(Moderator's note: thread moved from "Set Theory, Logic, Probability, Statistics") Hi guys, Say outside of my house, there are 20% chance of rain, and 40% chance the sprinker is on. When it is rain the pavement outside of house must be wet. And if the sprinkler is on, it also wet my pavement. If there is no rain and the sprinkler is off, my pavement is just dry. How do I calculate the probability of my pavement is dry? And I got the answer 52% from Netica. I think you all know netica is for bayesian network.
Let's consider the chance of rain and no rain: --- 20% chance of rain --- 20% chance of pavement wet (it doesn't matter if the sprinkler is on or off) --- 80% chance of no rain --- 80% * 40% chance of pavement wet due the sprinkler 80% * 60% chance of pavement dry (cause there is no rain, and the sprinkler is off) So, the chance of pavement wet is 20% + 80% * 40% = 52%
The answer is correct, but it's a straight (frequentist) probability calculation if the probabilities of rain (R) and sprinkler use (S) are independent. If so, then the probability the pavement is wet (W) is: P(R)+P(S)-P(R)P(S)= P(W)=0.2+0.4-(0.2)(0.4)= 0.52. Realistically P(R) and P(S) should not be independent and you would need some additional information on this such as P(R|S) or P(S|R).
I hope your brain has recovered by now. Since your question was entitled "Bayesian Inference", I 'm wondering if you understand why it is Bayesian. The result P(W)=0.52 is just one of an infinite number of results under a continuum of prior assumptions with fixed P(S) and P(R). What is the maximum value that P(W) can have? Set P(S|R)= 0 and use Bayes' Theorem to calculate the max P(W). What is the minimum value that P(W) can have? Set P(S|R) = 1 and repeat the calculation for min P(W). Hint: Note the role of the "interaction" term P(S)P(R) in the original calculation under the assumption of independence.

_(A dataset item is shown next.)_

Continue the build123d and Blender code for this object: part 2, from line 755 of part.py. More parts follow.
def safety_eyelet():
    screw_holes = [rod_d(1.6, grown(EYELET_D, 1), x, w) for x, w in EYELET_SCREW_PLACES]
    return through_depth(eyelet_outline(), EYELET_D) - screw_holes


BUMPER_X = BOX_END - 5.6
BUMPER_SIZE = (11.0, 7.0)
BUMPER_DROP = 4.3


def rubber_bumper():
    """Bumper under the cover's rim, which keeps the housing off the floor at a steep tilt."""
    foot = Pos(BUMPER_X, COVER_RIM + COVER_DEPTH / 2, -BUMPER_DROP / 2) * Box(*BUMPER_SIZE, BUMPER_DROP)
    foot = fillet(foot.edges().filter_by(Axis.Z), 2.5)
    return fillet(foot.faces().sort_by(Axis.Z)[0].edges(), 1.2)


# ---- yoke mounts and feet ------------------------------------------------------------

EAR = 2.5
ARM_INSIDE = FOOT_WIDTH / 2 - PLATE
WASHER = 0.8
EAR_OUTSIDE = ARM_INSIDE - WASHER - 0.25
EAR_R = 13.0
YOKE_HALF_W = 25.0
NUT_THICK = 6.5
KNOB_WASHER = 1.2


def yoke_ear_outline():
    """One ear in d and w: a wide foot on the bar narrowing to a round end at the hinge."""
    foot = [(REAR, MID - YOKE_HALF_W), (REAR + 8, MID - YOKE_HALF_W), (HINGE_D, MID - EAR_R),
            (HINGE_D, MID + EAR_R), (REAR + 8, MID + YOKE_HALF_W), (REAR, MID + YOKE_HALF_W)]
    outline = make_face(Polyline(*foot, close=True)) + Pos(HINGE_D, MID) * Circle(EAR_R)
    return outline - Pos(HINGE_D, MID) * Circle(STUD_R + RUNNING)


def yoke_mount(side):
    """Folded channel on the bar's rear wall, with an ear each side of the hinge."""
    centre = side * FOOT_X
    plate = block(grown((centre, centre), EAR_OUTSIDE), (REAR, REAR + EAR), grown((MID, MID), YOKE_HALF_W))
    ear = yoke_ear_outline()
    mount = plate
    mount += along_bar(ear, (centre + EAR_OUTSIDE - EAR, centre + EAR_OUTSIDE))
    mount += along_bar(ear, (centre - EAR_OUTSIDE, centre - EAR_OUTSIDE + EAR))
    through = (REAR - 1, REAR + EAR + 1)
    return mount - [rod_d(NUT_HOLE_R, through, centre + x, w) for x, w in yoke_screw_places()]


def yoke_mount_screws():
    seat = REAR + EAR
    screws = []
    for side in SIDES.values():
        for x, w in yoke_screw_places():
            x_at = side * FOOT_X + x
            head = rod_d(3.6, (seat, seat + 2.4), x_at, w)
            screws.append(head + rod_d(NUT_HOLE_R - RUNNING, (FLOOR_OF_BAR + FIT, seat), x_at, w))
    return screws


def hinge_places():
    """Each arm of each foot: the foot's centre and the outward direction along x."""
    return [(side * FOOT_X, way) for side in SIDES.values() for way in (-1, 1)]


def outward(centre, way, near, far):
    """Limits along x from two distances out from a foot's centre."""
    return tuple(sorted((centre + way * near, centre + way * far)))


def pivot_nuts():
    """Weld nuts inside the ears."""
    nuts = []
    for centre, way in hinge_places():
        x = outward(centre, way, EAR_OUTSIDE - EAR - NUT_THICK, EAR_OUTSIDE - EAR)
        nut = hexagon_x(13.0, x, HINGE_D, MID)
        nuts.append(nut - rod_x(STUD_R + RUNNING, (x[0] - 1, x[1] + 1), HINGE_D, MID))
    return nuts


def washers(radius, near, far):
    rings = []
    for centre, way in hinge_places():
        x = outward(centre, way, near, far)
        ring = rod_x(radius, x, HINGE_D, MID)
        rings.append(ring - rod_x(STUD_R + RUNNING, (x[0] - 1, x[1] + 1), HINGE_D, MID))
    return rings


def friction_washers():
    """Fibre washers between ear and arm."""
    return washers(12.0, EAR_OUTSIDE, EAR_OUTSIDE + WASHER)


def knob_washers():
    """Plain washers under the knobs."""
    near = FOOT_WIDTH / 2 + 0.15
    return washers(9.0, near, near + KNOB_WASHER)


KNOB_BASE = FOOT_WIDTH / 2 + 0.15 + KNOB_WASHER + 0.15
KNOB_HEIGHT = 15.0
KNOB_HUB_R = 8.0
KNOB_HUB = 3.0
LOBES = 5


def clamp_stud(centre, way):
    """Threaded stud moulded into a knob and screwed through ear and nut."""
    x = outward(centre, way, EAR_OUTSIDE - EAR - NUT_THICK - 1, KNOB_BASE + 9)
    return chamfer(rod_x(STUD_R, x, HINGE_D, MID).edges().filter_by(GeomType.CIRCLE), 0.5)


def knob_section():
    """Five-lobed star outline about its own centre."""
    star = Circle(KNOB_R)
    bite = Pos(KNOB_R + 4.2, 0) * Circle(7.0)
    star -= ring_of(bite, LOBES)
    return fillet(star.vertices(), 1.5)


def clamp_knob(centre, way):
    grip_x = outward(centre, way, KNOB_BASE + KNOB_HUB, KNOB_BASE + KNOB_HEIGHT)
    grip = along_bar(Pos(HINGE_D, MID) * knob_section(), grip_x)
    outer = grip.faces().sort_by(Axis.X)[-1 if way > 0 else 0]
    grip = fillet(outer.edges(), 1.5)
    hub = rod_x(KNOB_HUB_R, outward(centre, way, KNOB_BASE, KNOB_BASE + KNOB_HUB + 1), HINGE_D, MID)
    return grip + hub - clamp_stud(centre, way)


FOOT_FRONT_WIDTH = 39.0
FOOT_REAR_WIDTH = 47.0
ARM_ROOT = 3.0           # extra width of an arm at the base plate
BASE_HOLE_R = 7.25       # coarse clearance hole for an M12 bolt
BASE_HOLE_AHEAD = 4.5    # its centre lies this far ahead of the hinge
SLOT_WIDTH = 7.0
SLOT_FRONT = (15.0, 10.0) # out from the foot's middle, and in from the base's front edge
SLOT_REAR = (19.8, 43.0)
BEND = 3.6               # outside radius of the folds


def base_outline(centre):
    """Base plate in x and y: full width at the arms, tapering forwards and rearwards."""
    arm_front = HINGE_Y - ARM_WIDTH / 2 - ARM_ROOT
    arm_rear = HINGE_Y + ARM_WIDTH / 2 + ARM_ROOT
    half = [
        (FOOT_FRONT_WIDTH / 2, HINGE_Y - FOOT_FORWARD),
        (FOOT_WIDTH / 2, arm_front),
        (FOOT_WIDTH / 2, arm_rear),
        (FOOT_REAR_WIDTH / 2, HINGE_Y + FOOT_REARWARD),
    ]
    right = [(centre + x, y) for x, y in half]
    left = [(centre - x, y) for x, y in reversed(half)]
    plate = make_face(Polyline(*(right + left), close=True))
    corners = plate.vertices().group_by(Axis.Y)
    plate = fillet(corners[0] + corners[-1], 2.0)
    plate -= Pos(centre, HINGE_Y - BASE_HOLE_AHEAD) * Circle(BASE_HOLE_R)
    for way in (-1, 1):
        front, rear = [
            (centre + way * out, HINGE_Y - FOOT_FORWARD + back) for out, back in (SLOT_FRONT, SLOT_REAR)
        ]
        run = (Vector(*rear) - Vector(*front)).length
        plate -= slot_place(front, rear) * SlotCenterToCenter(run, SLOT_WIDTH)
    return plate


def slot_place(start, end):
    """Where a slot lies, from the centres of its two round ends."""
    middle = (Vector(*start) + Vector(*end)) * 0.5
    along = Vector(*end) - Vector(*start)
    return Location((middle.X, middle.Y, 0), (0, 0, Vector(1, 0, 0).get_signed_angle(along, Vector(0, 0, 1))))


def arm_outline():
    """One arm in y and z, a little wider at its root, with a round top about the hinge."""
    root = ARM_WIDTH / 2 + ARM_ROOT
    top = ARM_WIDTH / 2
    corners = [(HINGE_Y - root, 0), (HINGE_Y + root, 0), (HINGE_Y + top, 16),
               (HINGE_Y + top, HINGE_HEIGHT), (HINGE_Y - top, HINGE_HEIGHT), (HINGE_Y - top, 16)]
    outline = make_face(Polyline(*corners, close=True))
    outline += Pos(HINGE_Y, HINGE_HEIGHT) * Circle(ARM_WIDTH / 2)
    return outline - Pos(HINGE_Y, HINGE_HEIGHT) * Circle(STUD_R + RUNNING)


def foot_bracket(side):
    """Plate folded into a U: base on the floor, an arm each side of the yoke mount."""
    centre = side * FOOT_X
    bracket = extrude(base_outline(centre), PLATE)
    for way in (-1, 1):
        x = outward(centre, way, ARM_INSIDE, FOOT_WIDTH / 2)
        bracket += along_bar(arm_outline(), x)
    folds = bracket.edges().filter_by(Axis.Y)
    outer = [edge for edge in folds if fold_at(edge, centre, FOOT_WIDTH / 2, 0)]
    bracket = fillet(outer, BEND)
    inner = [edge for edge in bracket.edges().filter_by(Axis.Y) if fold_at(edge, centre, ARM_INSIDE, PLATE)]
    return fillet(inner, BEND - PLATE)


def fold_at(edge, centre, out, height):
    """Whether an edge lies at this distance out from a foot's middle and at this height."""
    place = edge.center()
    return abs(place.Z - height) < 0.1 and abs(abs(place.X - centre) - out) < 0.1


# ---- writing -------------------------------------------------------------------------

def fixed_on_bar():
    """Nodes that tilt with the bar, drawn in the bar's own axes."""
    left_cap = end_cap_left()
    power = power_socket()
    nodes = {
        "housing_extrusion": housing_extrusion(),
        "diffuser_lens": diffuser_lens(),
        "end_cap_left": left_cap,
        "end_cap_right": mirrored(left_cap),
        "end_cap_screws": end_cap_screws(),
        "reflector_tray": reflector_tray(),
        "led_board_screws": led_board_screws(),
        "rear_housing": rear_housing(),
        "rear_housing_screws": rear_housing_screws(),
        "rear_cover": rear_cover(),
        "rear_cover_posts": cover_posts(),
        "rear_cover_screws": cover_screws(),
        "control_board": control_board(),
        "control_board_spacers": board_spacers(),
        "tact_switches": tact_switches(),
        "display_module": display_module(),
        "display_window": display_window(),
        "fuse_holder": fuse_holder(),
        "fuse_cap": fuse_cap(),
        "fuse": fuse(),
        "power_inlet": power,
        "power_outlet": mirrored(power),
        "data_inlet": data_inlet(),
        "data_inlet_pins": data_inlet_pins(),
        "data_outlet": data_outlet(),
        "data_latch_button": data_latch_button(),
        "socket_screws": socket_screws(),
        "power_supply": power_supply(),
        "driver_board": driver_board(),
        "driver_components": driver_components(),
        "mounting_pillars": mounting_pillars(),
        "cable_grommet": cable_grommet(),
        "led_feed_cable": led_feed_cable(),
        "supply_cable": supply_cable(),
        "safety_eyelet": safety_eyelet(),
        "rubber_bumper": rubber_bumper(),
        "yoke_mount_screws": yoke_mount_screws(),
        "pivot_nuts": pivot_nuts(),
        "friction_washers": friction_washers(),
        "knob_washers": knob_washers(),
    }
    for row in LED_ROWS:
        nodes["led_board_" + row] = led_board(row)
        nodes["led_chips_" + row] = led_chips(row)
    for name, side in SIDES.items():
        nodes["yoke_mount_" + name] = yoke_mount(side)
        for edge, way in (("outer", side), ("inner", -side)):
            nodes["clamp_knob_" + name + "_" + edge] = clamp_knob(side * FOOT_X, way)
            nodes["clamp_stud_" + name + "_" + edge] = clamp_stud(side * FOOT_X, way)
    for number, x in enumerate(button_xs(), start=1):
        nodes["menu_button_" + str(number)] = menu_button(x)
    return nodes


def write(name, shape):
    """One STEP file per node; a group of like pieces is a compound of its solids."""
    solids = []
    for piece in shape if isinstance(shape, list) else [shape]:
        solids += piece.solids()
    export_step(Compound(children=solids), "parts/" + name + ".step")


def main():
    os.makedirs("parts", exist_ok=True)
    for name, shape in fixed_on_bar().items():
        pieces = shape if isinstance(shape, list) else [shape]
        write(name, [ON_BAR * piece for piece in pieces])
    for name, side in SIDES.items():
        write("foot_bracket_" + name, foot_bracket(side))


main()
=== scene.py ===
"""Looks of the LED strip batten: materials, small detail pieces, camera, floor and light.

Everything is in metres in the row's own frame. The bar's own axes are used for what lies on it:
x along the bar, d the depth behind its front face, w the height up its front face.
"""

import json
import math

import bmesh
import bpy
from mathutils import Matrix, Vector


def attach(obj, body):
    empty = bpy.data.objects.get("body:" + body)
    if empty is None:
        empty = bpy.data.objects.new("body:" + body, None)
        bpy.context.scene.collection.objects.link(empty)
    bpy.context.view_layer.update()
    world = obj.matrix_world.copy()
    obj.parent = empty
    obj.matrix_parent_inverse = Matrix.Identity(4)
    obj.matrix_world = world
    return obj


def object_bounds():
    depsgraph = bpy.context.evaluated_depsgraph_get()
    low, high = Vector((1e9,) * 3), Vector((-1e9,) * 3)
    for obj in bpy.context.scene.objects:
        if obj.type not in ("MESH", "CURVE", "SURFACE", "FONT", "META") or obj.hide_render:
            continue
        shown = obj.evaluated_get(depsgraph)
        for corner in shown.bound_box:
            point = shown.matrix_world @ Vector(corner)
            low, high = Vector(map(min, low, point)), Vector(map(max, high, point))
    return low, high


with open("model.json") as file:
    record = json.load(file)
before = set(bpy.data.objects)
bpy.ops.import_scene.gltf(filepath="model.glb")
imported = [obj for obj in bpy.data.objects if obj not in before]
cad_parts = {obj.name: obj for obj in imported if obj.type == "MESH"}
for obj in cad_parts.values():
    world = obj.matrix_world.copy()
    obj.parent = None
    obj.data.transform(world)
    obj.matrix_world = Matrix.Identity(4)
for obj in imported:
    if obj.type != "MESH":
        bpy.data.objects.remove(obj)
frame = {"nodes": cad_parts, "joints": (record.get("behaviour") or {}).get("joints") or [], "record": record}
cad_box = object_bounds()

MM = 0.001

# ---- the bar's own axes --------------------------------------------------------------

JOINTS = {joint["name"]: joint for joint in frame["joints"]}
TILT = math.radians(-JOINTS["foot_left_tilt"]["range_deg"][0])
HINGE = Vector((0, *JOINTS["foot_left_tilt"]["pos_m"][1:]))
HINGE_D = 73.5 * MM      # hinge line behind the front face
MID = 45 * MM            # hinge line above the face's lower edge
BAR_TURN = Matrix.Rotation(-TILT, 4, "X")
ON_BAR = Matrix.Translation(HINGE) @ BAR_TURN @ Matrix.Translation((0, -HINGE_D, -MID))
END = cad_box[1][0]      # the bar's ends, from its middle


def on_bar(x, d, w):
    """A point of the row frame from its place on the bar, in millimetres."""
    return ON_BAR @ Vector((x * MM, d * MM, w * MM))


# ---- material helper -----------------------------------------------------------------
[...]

While I agree the probability of the pavement being wet is 52%, the question as asked (see above) was for the probability of the pavement being dry. I hope the OP doesn't go away thinking 52% is the right answer.
You're right. I responded to Kittel Knight's somewhat round-about approach and simply assumed P(W) was the OP's question. I think I made clear that P(W) was the object of my calculation.